The earliest record of rhino fossils in Taiwan dates back to 1926, when Sato collected mandibular bone and molars from Neizha of Daxi Street (present-day Daxi District, Taoyuan City). A few years later, Ichiro Hayasaka of Taihoku Imperial University also rediscovered a more complete mandible near the site of Sato's specimen. In 1942, Hayasaka pointed out that in addition to Daxi, other sites like Dakeng (present-day Dakeng, Beitun District, Taichung City), Zuojhenzhuang (present-day Zuojhen District, Tainan City), and Qihou (present-day Qijin District, Kaohsiung City) are all suspected to have records of new fossil species of Rhinoceros.

In 1971, when the fossil collector Chang-Wu Pan visited Zuojhen, he received several fossilized rhinoceros teeth from a local elementary school student, Shih-Ching Chen, who had found them in the riverbed of Cailiao River.
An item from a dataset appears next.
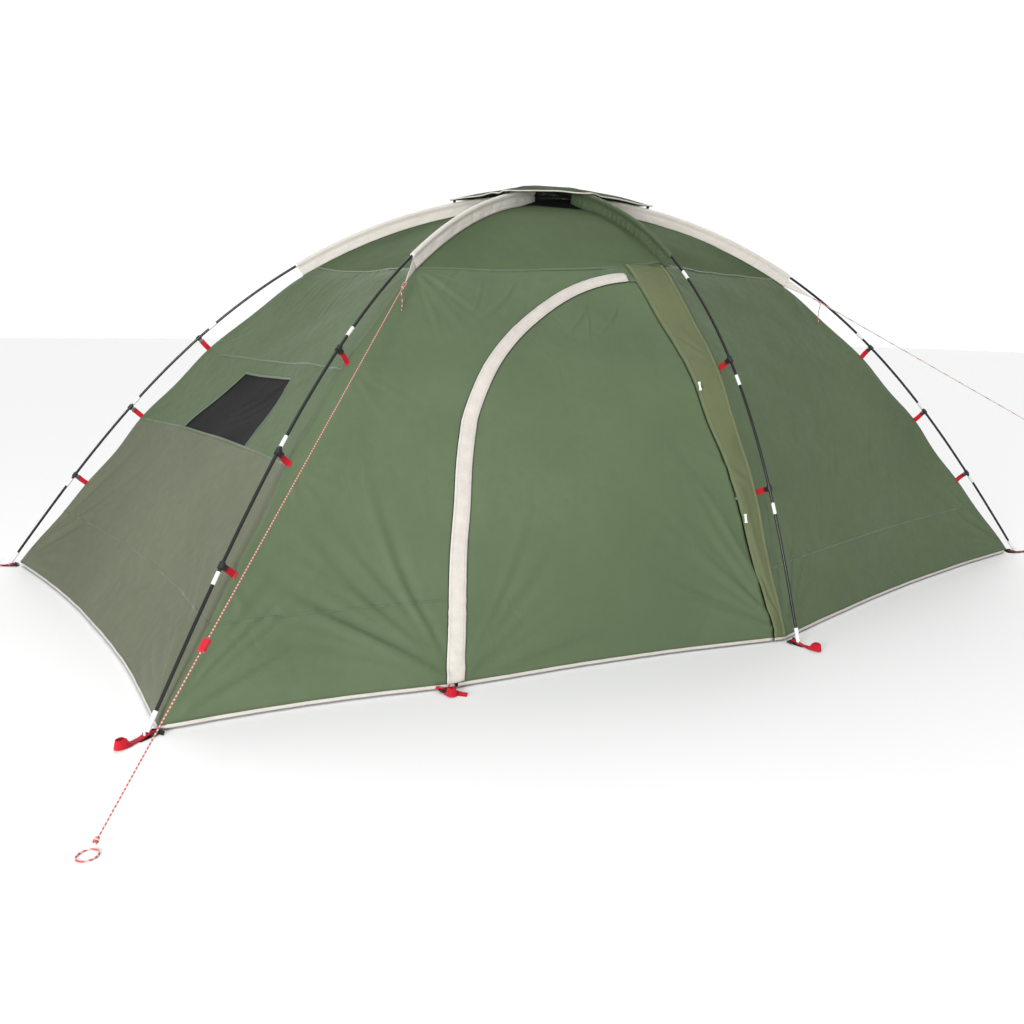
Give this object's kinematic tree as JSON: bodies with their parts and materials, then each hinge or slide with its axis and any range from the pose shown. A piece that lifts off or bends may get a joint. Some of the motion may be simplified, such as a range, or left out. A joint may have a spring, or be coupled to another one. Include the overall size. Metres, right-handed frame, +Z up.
{
  "type": "dome tent",
  "caption": "Low dome tent hung from crossing bent poles, with a curved zipped side door, a small end window, a rain cap, guy lines and peg loops.",
  "frame": {"origin": "on the ground, under the crossing of the poles", "axes": "+X towards the right feet along the tent, -Y towards the door, +Z up"},
  "size_m": [4.6787, 3.2936, 1.4985],
  "materials": {
    "fly_green": "woven, low sheen",
    "strip_green": "woven, low sheen",
    "cap_green": "woven, low sheen",
    "cream_cloth": "woven, low sheen",
    "window_cloth": "woven, low sheen",
    "mesh_black": "woven, low sheen",
    "floor_sheet": "woven polyethylene",
    "red_webbing": "woven, low sheen",
    "black_webbing": "woven, low sheen",
    "guy_cord": "woven, low sheen",
    "pole_black": "satin wrapped glass fibre",
    "ferrule": "bright",
    "white_plastic": "satin",
    "black_plastic": "satin",
    "zip_metal": "satin",
    "tensioner_red": "moulded",
    "toggle_white": "moulded"
  },
  "bodies": {
    "tent": {"groundsheet": "floor_sheet", "crown_panel": "fly_green", "left_panel": "fly_green", "front_left_panel": "fly_green", "front_right_panel": "fly_green", "right_panel": "fly_green", "rear_right_panel": "fly_green", "rear_left_panel": "fly_green", "window_pane": "window_cloth", "vent_mesh": "mesh_black", "rain_cap": "cap_green", "cap_ties": "black_webbing", "hem_binding": "cream_cloth", "door_side_flap": "strip_green", "door_zip": "mesh_black", "sleeve_rear_left": "cream_cloth", "sleeve_front_left": "cream_cloth", "sleeve_front_middle": "fly_green", "sleeve_front_right": "cream_cloth", "sleeve_rear_right": "cream_cloth", "sleeve_rear_middle": "cream_cloth", "pole_a": "pole_black", "pole_b": "pole_black", "pole_c": "pole_black", "pole_ferrules": "ferrule", "pole_tips": "white_plastic", "clip_hooks": "black_plastic", "clip_straps": "red_webbing", "foot_straps": "black_webbing", "foot_buckles": "black_plastic", "peg_loops": "red_webbing", "guy_tabs": "cream_cloth", "guy_rings": "red_webbing", "guy_line_left": "guy_cord", "guy_line_right": "guy_cord", "guy_end_left": "guy_cord", "guy_end_right": "guy_cord"},
    "door": {"door_panel": "fly_green", "door_storm_flap": "cream_cloth", "door_hem": "cream_cloth"},
    "slider": {"zip_slider": "zip_metal"},
    "pull": {"zip_pull": "red_webbing"},
    "upper_toggle": {"toggle_upper": "toggle_white", "toggle_loop_upper": "black_webbing"},
    "lower_toggle": {"toggle_lower": "toggle_white", "toggle_loop_lower": "black_webbing"},
    "left_tensioner": {"tensioner_left": "tensioner_red"},
    "right_tensioner": {"tensioner_right": "tensioner_red"}
  },
  "joints": [
    {"name": "door_swing", "type": "hinge", "parent": "tent", "child": "door", "pos_m": [-0.0911, -1.0397, 0.6211], "axis": [-0.0712, 0.4682, 0.8807], "range_deg": [0, 95]},
    {"name": "zip_slide", "type": "slide", "parent": "tent", "child": "slider", "axis": [0.2786, 0.4154, 0.8659], "range_m": [0, 0.28]},
    {"name": "pull_swing", "type": "hinge", "parent": "slider", "child": "pull", "pos_m": [-1.0802, -1.0551, 0.0739], "axis": [-0.8305, 0.557, 0], "range_deg": [-60, 12]},
    {"name": "upper_toggle_swing", "type": "hinge", "parent": "tent", "child": "upper_toggle", "pos_m": [-0.08696, -0.95581, 0.78272], "axis": [-0.0703, 0.5286, 0.8459], "range_deg": [0, 80]},
    {"name": "lower_toggle_swing", "type": "hinge", "parent": "tent", "child": "lower_toggle", "pos_m": [-0.05491, -1.15532, 0.37668], "axis": [-0.0723, 0.3713, 0.9257], "range_deg": [0, 80]},
    {"name": "left_tensioner_slide", "type": "slide", "parent": "tent", "child": "left_tensioner", "axis": [-0.6339, -0.5039, -0.5868], "range_m": [-0.3, 0.3]},
    {"name": "right_tensioner_slide", "type": "slide", "parent": "tent", "child": "right_tensioner", "axis": [0.6743, -0.5674, -0.4727], "range_m": [-0.3, 0.3]}
  ]
}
Pan and Chen investigated where the rhinoceros teeth were found and speculated that the fossils had been washed out of the mudrock layer along the riverbed, and that rhinoceros fossils might remain in the rock layer. This discovery was conveyed to Prof. Chao-Chi Lin of National Taiwan University. In December 1971, a team was formed by Taiwan Provincial Museum, including Prof. Chao-Chi Lin, Chang-Wu Pan, and Chun-Mu Chen (a well-known fossil collector from Zuojhen) to conduct the first excavation in Zuojhen to excavate rhinoceros fossils, including teeth and limb bones, but some limb bones were still preserved in the original stratum. In 1972, the team was joined by Japanese paleontologists Tokio Shikama and Hiroyuki Otsuka for the second excavation, and the remaining limb bones were excavated. The species was named as R. sinensis hayasakai by Otsuka & Lin in 1984, named in honour of Ichiro Hayasaka. It is known remains found in Taiwan dating to the Early and Middle Pleistocene.

== Description ==
Both species are relatively small, and comparable in size to living Sumatran and Javan rhinoceroses, with shoulder heights of 123-131 cm, with Nesorhinus hayasaki being somewhat larger than N. philippinensis with an estimated body mass around 1018-1670 kg, in comparison to 998-1185 kg estimated for N. philippinensis. N. hayasakai has three autapomorphic features, all of which are present on the teeth - presence of crochet on P2-4, absence of lingual cingulum on the upper molars, and trigonid on the lower cheek teeth are acutely dihedral in the occlusal plane.

== Evolution ==
Nesorhinus is suggested to have island-hopped from the Asian mainland to Taiwan and Luzon sometime during the Late Miocene or later, probably from the Asian mainland to Taiwan and then from Taiwan to Luzon. It has been suggested to be closely related to the genus Rhinoceros, which contains the living Indian rhinoceros and Javan rhinoceros.

Bayesian morphological phylogeny after Pandolfi, 2023 Note: This excludes living African rhinoceros species.

== Paleoecology ==
The fossils of Nesorhinus hayasakai from Zuojhen belong to the Chiting Formation, which is a interbedded sandstone and shale facies, with a geological age around 990,000 to 460,000 years ago (Early to Middle Pleistocene). The fossils from the Chiting Formation suggest that the habitat of the Nesorhinus hayasakai was probably an open grassland, and the animals in the ecosystem are collectively known as the Chochen fauna, which includes large animals such as mammoths, Elaphurus, wild boars, Rhinopithecus, Homotherium, Toyotamaphimeia that cohabitated with the N. hayasakai. On Luzon, N. philippinensis co-inhabited with the dwarf Stegodon species Stegodon luzonensis, as well as Philippine deer.